If you are still concerned (and I would be too), you can simply scrutinize each new update that is issued by Microsoft until you can be sure it isn’t causing any new problems for users and by that, I simply mean allowing Windows update to alert you of new updates but not automatically install them. That way you get to decide when and if you would like these new updates installed. You can adjust the settings for how Windows handles updates from Microsoft by simply going to Control Panel, then Windows Update, then Change Settings.
As a general rule of thumb, security updates are extremely important and should not be avoided for too long, especially if you use the internet, so as I mentioned, look up any new updates that come to your machine on Google by simply typing in the KB number. Whether there is bad or more information about the updates, you will usually find it no problem with a Google search, especially too since Google prioritizes its results. You may not always find info right away if the Update is very new, but wait a few days and then search again. It usually doesn’t take long for word of mouth to travel, especially in the IT community.

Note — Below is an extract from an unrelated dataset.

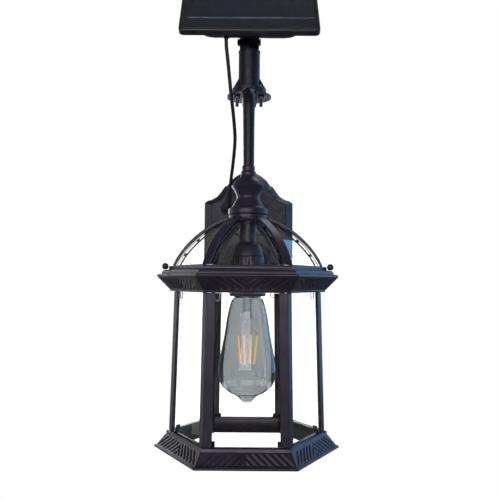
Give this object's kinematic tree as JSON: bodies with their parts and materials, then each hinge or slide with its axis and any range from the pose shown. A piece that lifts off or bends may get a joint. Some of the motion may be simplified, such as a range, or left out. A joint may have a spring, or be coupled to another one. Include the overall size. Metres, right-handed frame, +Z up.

If you intend to wait an extended period of time before installing any new updates, I would urge you to beef up your security software settings, at least for the time being but remember, security updates are important, so don’t stave that off for too long.
Hope that helps.
Thank you VERY much for your detailed reply and extensive information! This is much appreciated, and I’m sure this will prove useful to all the readers of this blog.